Well, that's not a catastrophe.  It took the picture - at least, I thought it did.  So all I had to do, was to pull the flash card out and copy it over to my laptop, right?

Wrong.

The camera had enough power to create a file on the flash drive on which to store the data from the picture, but it died before it could actually write the data to the file.

Which meant that the flash drive contained file with nothing in it.

This is one of the errors that that fancy power-detection circuitry in the camera is supposed to prevent.  It is supposed to determine if there is enough power in the camera to store pictures on the flash drive, and, if there isn't, it is supposed to shut down the camera.

Mine apparently isn't calibrated quite right.  Because it allowed me to power up the camera and take pictures of Mary - twice! - but then failed to actually write the data to the flash.

(Yes, I tried to take a picture of her the next morning after changing batteries, but apparently the new batteries were no better than my old ones.)
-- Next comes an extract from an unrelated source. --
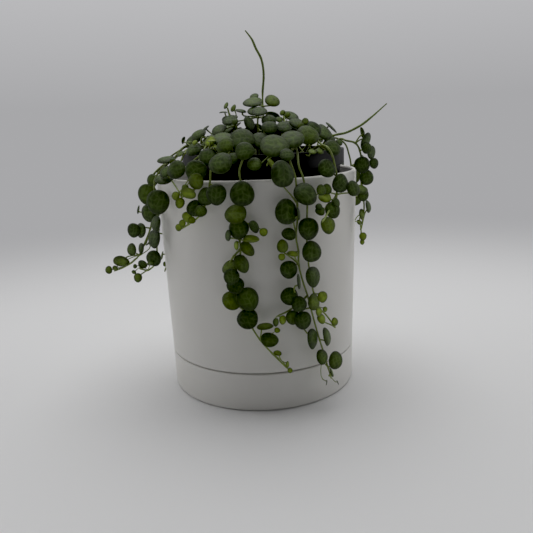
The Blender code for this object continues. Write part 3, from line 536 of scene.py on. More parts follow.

So I spent half an hour going through my tub of batteries, looking for "Good" ones and testing them in the camera, and discovered that only the ones which read high on the multimeter actually worked in the camera.

And I discovered that the vast majority of the batteries in the tub are good enough for other things, but not good enough for the camera.

And I don't throw anything away if it can still be used for something.

So now I have a tub of almost-good batteries and need to find something they can be used in.

And I still don't have a good picture of Mary playing guitar yet.